Source material:
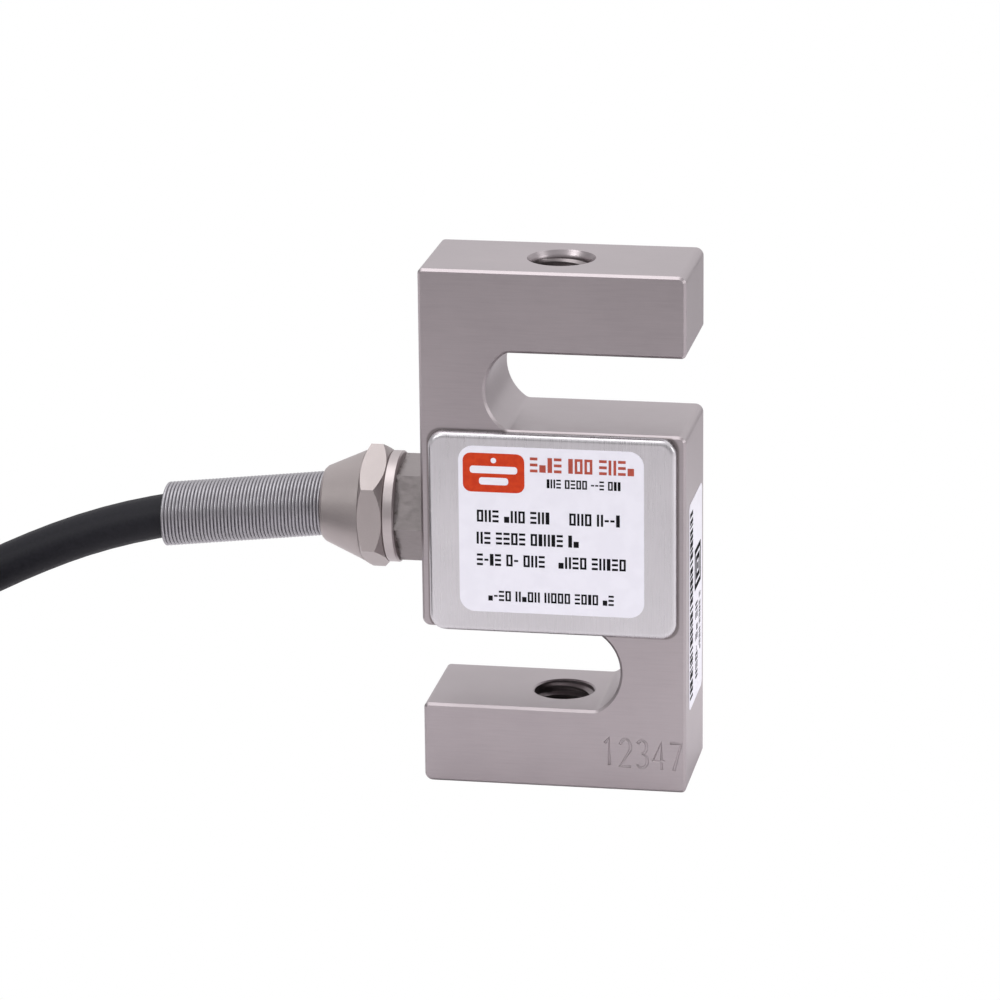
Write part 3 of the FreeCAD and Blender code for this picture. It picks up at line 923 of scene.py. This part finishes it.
# %% [markdown]
# ## Finishes: foil, ink, cable and rubber
# These have no metal's shine of their own, only a thin clear one on top of their colour. A
# plain colour would do from afar, but close up every moulded or printed surface has fine
# specks. So one recipe takes a fine even noise for colour, roughness and relief.

# %% Finishes: foil, ink, cable and rubber
def plastic(name, dark, light, rough=(0.45, 0.6), grain=900, bump=0.05, specular=0.5):
    """A colour from dark to light. The grain is how many specks there are in a metre."""
    def build(graph):
        specks = graph.noise((grain, grain, grain), 2.0)
        return graph.node("ShaderNodeBsdfPrincipled", {}, {
            "Base Color": specks.clamp(0.35, 0.65).blend(dark, light),
            "Specular IOR Level": specular,
            "Roughness": specks.clamp(NOISE_LOW, NOISE_HIGH, *rough),
            "Normal": relief(graph, specks, bump)})
    return new_material(name, build)


OUTER_PLASTICS = {
    "label_foil": dict(dark=(0.9, 0.89, 0.97), light=(0.93, 0.92, 1.0), rough=(0.3, 0.36),
                       grain=300, bump=0.01),
    "print_red": dict(dark=(0.6, 0.038, 0.005), light=(0.67, 0.052, 0.008), specular=0.25),
    "print_dull_red": dict(dark=(0.42, 0.06, 0.035), light=(0.5, 0.08, 0.045)),
    "print_black": dict(dark=(0.006, 0.006, 0.008), light=(0.012, 0.012, 0.014),
                        rough=(0.75, 0.9), specular=0.06),
    "cable_jacket": dict(dark=(0.0105, 0.0105, 0.0145), light=(0.0145, 0.014, 0.019),
                         rough=(0.5, 0.6), grain=1500, bump=0.03, specular=0.22),
    "tie_plastic": dict(dark=(0.015, 0.015, 0.015), light=(0.025, 0.025, 0.025)),
    "seal_rubber": dict(dark=(0.02, 0.02, 0.02), light=(0.03, 0.03, 0.03)),
}
finishes.update({name: plastic(name, **look) for name, look in OUTER_PLASTICS.items()})
print(len(OUTER_PLASTICS), "finishes outside")

# %% [markdown]
# ## Finishes: inside the housing
# Behind the covers are the cores, the foil gauges, the solder boards and the trim
# resistors. Nobody sees them while the covers are on, so they could stay grey. They get
# their usual colours, since a part in a library may be opened or cut away.

# %% Finishes: inside the housing
INNER_PLASTICS = {
    "insulation_red": dict(dark=(0.5, 0.02, 0.02), light=(0.6, 0.03, 0.03)),
    "insulation_black": dict(dark=(0.01, 0.01, 0.01), light=(0.02, 0.02, 0.02)),
    "insulation_green": dict(dark=(0.02, 0.3, 0.08), light=(0.03, 0.36, 0.1)),
    "insulation_white": dict(dark=(0.75, 0.75, 0.73), light=(0.8, 0.8, 0.78)),
    "gauge_foil": dict(dark=(0.65, 0.35, 0.08), light=(0.75, 0.45, 0.12)),
    "board_laminate": dict(dark=(0.03, 0.22, 0.1), light=(0.05, 0.28, 0.14)),
    "resistor_body": dict(dark=(0.015, 0.015, 0.015), light=(0.03, 0.03, 0.03)),
}
finishes.update({name: plastic(name, **look) for name, look in INNER_PLASTICS.items()})
print(len(INNER_PLASTICS), "finishes inside")

# %% [markdown]
# ## Finishes: onto the pieces
# The part file says which finish each solid has. They could be put on one by one, but a
# loop can't forget a piece. Only the ring differs, as it is brighter than the fitting next
# to it. The pieces made here come after, each with the finish of what it stands for.

# %% Finishes: onto the pieces
finish_of = {entry["node"]: entry["material_slot"] for entry in frame["record"]["subparts"]}
finish_of["gland_ring"] = "ring_steel"
for name, node in frame["nodes"].items():
    for material_slot in node.material_slots:
        material_slot.material = finishes[finish_of[name]]

own_finish = {
    cable: "cable_jacket", relief_spring: "spring_steel", upper_thread: "body_steel",
    lower_thread: "body_steel", engraved_body: "body_steel", badge: "print_red",
    badge_marks: "label_foil", heading: "print_dull_red", print_rows: "print_black",
    side_print: "print_black"}
for piece, finish in own_finish.items():
    piece.data.materials.clear()
    piece.data.materials.append(finishes[finish])
print(len(finishes), "finishes on", len(frame["nodes"]) + len(own_finish), "pieces")

# %% [markdown]
# ## Floor
# Bright steel mirrors the table that it stands on. In a studio that is white paper, lit
# under the object and darker further off. One plain white floor could do, but then the
# steel would lose its dark side. So the camera sees plain white, and everything else sees
# paper whose colour fades with the distance in front of the object and behind it, a
# painted pool of light round the object.

# %% Floor
# Half the floor's width in metres, and the paper's colours far off and under the object,
# which make a painted pool of light.
FLOOR_HALF = 4
WHITE = (1, 1, 1)
DIM_PAPER, LIT_PAPER = (0.4, 0.385, 0.39), (0.98, 0.96, 0.98)
floor_corners = [Vector((x * FLOOR_HALF, y * FLOOR_HALF, 0))
                 for x, y in ((-1, -1), (1, -1), (1, 1), (-1, 1))]
floor_mesh = mesh_from("floor", floor_corners, [(0, 1, 2, 3)])
floor = bpy.data.objects.new("floor", floor_mesh)
bpy.context.collection.objects.link(floor)


def floor_surface(graph):
    """White to the camera, and to the rest paper with a painted pool of light that fades off.
    Distances are in metres.
    """
    to_camera = graph.node("ShaderNodeLightPath")
    behind = graph.place((1, 1, 1)).along(1)
    # Painted pool of light: the paper's colour is lightest under the object and darker further
    # off in front and behind.
    painted_pool_of_light = behind.clamp(-0.5, 0.05) * (1 - 0.7 * behind.clamp(0.07, 0.3))
    paper = graph.node("ShaderNodeBsdfPrincipled", {}, {
        "Base Color": painted_pool_of_light.blend(DIM_PAPER, LIT_PAPER),
        "Roughness": 1.0, "Specular IOR Level": 0.0})
    white = graph.node("ShaderNodeEmission", {}, {"Color": opaque(WHITE), "Strength": 1.0})
    return graph.node("ShaderNodeMixShader", {}, {0: to_camera, 1: paper, 2: white})


floor_mesh.materials.append(new_material("floor_white", floor_surface))
print("floor", 2 * FLOOR_HALF, "m wide")

# %% [markdown]
# ## Room
# The steel's soft shine comes from the walls round it. A real room could be loaded as an
# environment image, but a soft glow from a formula needs no file and has no windows to turn
# up in the steel. It is brighter behind the object and overhead. The camera sees plain
# white.

# %% Room
# The glow of all walls, and how much more there is behind and overhead.
GLOW, MORE_GLOW = 0.42, 0.5
WALL_WHITE = (1.0, 0.985, 1.0)

world = bpy.data.worlds.new("studio")
bpy.context.scene.world = world
world.use_nodes = True
room = Graph(world.node_tree)
direction = room.node("ShaderNodeTexCoord")
behind = direction.along(1).clamp(0.0, 0.9, 0.0, MORE_GLOW)
overhead = direction.along(2).clamp(0.35, 0.95, 0.0, MORE_GLOW)
walls = room.node("ShaderNodeBackground", {}, {
    "Color": opaque(WALL_WHITE), "Strength": GLOW + behind + overhead})
backdrop = room.node("ShaderNodeBackground", {}, {"Color": opaque(WHITE), "Strength": 1.0})
room.node("ShaderNodeOutputWorld", {}, {"Surface": room.node("ShaderNodeMixShader", {}, {
    0: room.node("ShaderNodeLightPath"), 1: walls, 2: backdrop})})
bpy.context.scene.view_settings.view_transform = "Standard"
print("room", len(world.node_tree.nodes), "nodes")

# %% [markdown]
# ## Lamps
# Softboxes give the object its soft shadows and the bright lines along its edges. A sun or
# a point lamp would be simpler, but its shadows have hard edges. Three large area lamps
# stand overhead, at the front left and at the right, all turned to the object's middle.

# %% Lamps
AIM = Vector((0.0, 0.0, 0.055))
# Each lamp's place and size in metres, and its power in watts.
LAMPS = {"overhead": ((-0.15, -0.1, 1.1), 0.8, 3.2),
         "front_left": ((-0.9, -1.1, 0.9), 0.7, 6.0),
         "right_side": ((1.2, -0.2, 0.5), 0.6, 2.5)}
for name, (place, size, power) in LAMPS.items():
    lamp = bpy.data.lights.new(name, "AREA")
    lamp.size = size
    lamp.energy = power
    holder = bpy.data.objects.new(name, lamp)
    facing = (Vector(place) - AIM).to_track_quat("Z", "Y").to_matrix().to_4x4()
    holder.matrix_world = Matrix.Translation(Vector(place)) @ facing
    bpy.context.collection.objects.link(holder)
print(len(LAMPS), "lamps")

Short problem: Only the number is wanted: how many lines above include the word "scene"?

Output for this exercise: 3